▽
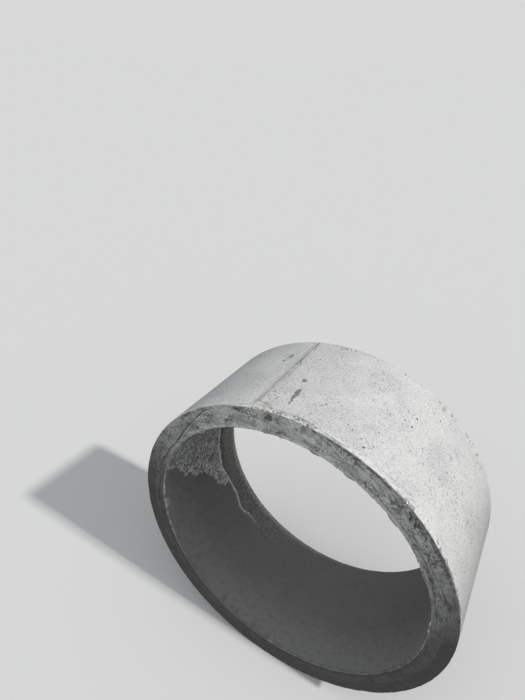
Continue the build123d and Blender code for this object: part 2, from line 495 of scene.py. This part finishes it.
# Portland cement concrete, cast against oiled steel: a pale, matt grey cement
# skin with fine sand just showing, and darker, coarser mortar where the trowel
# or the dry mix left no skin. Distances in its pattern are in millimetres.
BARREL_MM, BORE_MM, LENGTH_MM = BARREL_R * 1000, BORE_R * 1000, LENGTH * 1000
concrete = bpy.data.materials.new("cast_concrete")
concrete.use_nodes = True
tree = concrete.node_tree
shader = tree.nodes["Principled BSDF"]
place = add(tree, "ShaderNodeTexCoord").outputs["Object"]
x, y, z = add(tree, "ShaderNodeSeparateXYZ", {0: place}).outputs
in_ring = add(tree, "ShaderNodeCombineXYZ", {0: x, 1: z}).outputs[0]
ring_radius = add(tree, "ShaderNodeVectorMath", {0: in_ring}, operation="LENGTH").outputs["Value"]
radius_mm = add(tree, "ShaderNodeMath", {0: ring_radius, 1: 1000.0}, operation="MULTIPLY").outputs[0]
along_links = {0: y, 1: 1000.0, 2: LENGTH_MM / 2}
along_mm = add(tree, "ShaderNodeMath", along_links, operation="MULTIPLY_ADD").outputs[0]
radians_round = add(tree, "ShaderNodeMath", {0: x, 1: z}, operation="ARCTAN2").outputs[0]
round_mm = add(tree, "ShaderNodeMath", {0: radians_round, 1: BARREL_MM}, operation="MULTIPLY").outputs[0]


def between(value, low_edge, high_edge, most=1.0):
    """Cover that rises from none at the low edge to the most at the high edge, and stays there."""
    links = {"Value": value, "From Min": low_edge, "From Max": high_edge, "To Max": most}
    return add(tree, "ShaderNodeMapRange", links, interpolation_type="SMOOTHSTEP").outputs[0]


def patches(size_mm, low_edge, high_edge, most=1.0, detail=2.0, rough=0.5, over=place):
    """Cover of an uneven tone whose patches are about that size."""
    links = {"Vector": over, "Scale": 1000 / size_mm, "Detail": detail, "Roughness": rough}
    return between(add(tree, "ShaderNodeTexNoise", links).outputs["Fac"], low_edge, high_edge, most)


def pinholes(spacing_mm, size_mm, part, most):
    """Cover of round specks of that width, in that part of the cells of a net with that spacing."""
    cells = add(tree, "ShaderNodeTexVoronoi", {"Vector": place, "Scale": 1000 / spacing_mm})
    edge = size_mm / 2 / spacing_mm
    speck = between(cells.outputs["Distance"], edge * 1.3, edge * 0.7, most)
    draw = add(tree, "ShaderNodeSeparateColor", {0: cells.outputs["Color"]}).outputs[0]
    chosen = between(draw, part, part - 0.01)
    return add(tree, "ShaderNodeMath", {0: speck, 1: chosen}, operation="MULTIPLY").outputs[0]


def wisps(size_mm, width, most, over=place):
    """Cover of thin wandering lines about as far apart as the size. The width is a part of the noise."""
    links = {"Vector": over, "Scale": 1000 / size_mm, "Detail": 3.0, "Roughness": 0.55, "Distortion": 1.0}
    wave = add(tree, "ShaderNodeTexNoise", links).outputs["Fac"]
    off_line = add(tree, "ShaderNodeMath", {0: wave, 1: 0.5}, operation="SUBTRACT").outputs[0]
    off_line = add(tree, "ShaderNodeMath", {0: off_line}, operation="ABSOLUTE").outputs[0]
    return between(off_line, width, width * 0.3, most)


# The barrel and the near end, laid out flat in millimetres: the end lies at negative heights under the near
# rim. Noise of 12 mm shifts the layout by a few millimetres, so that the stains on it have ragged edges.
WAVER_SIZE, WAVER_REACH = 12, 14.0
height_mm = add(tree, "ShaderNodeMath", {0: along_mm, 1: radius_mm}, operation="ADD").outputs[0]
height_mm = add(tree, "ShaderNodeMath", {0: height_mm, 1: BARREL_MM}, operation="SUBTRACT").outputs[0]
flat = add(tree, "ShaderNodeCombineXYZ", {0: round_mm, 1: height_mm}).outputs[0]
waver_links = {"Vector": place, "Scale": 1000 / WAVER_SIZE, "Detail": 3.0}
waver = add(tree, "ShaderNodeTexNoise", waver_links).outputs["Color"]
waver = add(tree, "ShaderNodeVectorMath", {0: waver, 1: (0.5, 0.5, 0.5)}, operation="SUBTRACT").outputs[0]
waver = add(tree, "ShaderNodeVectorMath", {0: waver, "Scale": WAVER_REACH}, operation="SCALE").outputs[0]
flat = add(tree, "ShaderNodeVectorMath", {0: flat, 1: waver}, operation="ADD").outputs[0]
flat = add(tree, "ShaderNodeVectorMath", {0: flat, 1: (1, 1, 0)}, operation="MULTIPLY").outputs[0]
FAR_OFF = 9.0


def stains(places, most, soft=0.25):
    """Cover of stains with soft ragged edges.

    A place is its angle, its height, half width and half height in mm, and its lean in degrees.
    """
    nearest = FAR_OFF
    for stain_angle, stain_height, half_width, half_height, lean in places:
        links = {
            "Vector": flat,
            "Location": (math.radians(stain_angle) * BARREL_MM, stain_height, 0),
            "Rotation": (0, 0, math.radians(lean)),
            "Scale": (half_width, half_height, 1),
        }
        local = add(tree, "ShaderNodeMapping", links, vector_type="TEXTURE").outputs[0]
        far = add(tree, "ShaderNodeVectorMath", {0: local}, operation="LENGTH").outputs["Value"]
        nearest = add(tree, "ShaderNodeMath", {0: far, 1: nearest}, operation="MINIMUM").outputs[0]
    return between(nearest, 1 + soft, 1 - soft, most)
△
PROBLEM REQUIREMENTS –
Please output the entire listing exactly as it stands.

RESPONSE TO THE TASK –
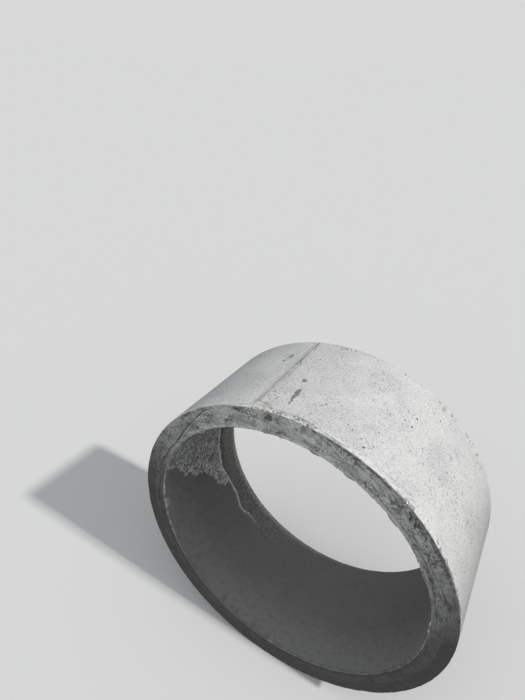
Continue the build123d and Blender code for this object: part 2, from line 495 of scene.py. This part finishes it.
# Portland cement concrete, cast against oiled steel: a pale, matt grey cement
# skin with fine sand just showing, and darker, coarser mortar where the trowel
# or the dry mix left no skin. Distances in its pattern are in millimetres.
BARREL_MM, BORE_MM, LENGTH_MM = BARREL_R * 1000, BORE_R * 1000, LENGTH * 1000
concrete = bpy.data.materials.new("cast_concrete")
concrete.use_nodes = True
tree = concrete.node_tree
shader = tree.nodes["Principled BSDF"]
place = add(tree, "ShaderNodeTexCoord").outputs["Object"]
x, y, z = add(tree, "ShaderNodeSeparateXYZ", {0: place}).outputs
in_ring = add(tree, "ShaderNodeCombineXYZ", {0: x, 1: z}).outputs[0]
ring_radius = add(tree, "ShaderNodeVectorMath", {0: in_ring}, operation="LENGTH").outputs["Value"]
radius_mm = add(tree, "ShaderNodeMath", {0: ring_radius, 1: 1000.0}, operation="MULTIPLY").outputs[0]
along_links = {0: y, 1: 1000.0, 2: LENGTH_MM / 2}
along_mm = add(tree, "ShaderNodeMath", along_links, operation="MULTIPLY_ADD").outputs[0]
radians_round = add(tree, "ShaderNodeMath", {0: x, 1: z}, operation="ARCTAN2").outputs[0]
round_mm = add(tree, "ShaderNodeMath", {0: radians_round, 1: BARREL_MM}, operation="MULTIPLY").outputs[0]


def between(value, low_edge, high_edge, most=1.0):
    """Cover that rises from none at the low edge to the most at the high edge, and stays there."""
    links = {"Value": value, "From Min": low_edge, "From Max": high_edge, "To Max": most}
    return add(tree, "ShaderNodeMapRange", links, interpolation_type="SMOOTHSTEP").outputs[0]


def patches(size_mm, low_edge, high_edge, most=1.0, detail=2.0, rough=0.5, over=place):
    """Cover of an uneven tone whose patches are about that size."""
    links = {"Vector": over, "Scale": 1000 / size_mm, "Detail": detail, "Roughness": rough}
    return between(add(tree, "ShaderNodeTexNoise", links).outputs["Fac"], low_edge, high_edge, most)


def pinholes(spacing_mm, size_mm, part, most):
    """Cover of round specks of that width, in that part of the cells of a net with that spacing."""
    cells = add(tree, "ShaderNodeTexVoronoi", {"Vector": place, "Scale": 1000 / spacing_mm})
    edge = size_mm / 2 / spacing_mm
    speck = between(cells.outputs["Distance"], edge * 1.3, edge * 0.7, most)
    draw = add(tree, "ShaderNodeSeparateColor", {0: cells.outputs["Color"]}).outputs[0]
    chosen = between(draw, part, part - 0.01)
    return add(tree, "ShaderNodeMath", {0: speck, 1: chosen}, operation="MULTIPLY").outputs[0]


def wisps(size_mm, width, most, over=place):
    """Cover of thin wandering lines about as far apart as the size. The width is a part of the noise."""
    links = {"Vector": over, "Scale": 1000 / size_mm, "Detail": 3.0, "Roughness": 0.55, "Distortion": 1.0}
    wave = add(tree, "ShaderNodeTexNoise", links).outputs["Fac"]
    off_line = add(tree, "ShaderNodeMath", {0: wave, 1: 0.5}, operation="SUBTRACT").outputs[0]
    off_line = add(tree, "ShaderNodeMath", {0: off_line}, operation="ABSOLUTE").outputs[0]
    return between(off_line, width, width * 0.3, most)


# The barrel and the near end, laid out flat in millimetres: the end lies at negative heights under the near
# rim. Noise of 12 mm shifts the layout by a few millimetres, so that the stains on it have ragged edges.
WAVER_SIZE, WAVER_REACH = 12, 14.0
height_mm = add(tree, "ShaderNodeMath", {0: along_mm, 1: radius_mm}, operation="ADD").outputs[0]
height_mm = add(tree, "ShaderNodeMath", {0: height_mm, 1: BARREL_MM}, operation="SUBTRACT").outputs[0]
flat = add(tree, "ShaderNodeCombineXYZ", {0: round_mm, 1: height_mm}).outputs[0]
waver_links = {"Vector": place, "Scale": 1000 / WAVER_SIZE, "Detail": 3.0}
waver = add(tree, "ShaderNodeTexNoise", waver_links).outputs["Color"]
waver = add(tree, "ShaderNodeVectorMath", {0: waver, 1: (0.5, 0.5, 0.5)}, operation="SUBTRACT").outputs[0]
waver = add(tree, "ShaderNodeVectorMath", {0: waver, "Scale": WAVER_REACH}, operation="SCALE").outputs[0]
flat = add(tree, "ShaderNodeVectorMath", {0: flat, 1: waver}, operation="ADD").outputs[0]
flat = add(tree, "ShaderNodeVectorMath", {0: flat, 1: (1, 1, 0)}, operation="MULTIPLY").outputs[0]
FAR_OFF = 9.0


def stains(places, most, soft=0.25):
    """Cover of stains with soft ragged edges.

    A place is its angle, its height, half width and half height in mm, and its lean in degrees.
    """
    nearest = FAR_OFF
    for stain_angle, stain_height, half_width, half_height, lean in places:
        links = {
            "Vector": flat,
            "Location": (math.radians(stain_angle) * BARREL_MM, stain_height, 0),
            "Rotation": (0, 0, math.radians(lean)),
            "Scale": (half_width, half_height, 1),
        }
        local = add(tree, "ShaderNodeMapping", links, vector_type="TEXTURE").outputs[0]
        far = add(tree, "ShaderNodeVectorMath", {0: local}, operation="LENGTH").outputs["Value"]
        nearest = add(tree, "ShaderNodeMath", {0: far, 1: nearest}, operation="MINIMUM").outputs[0]
    return between(nearest, 1 + soft, 1 - soft, most)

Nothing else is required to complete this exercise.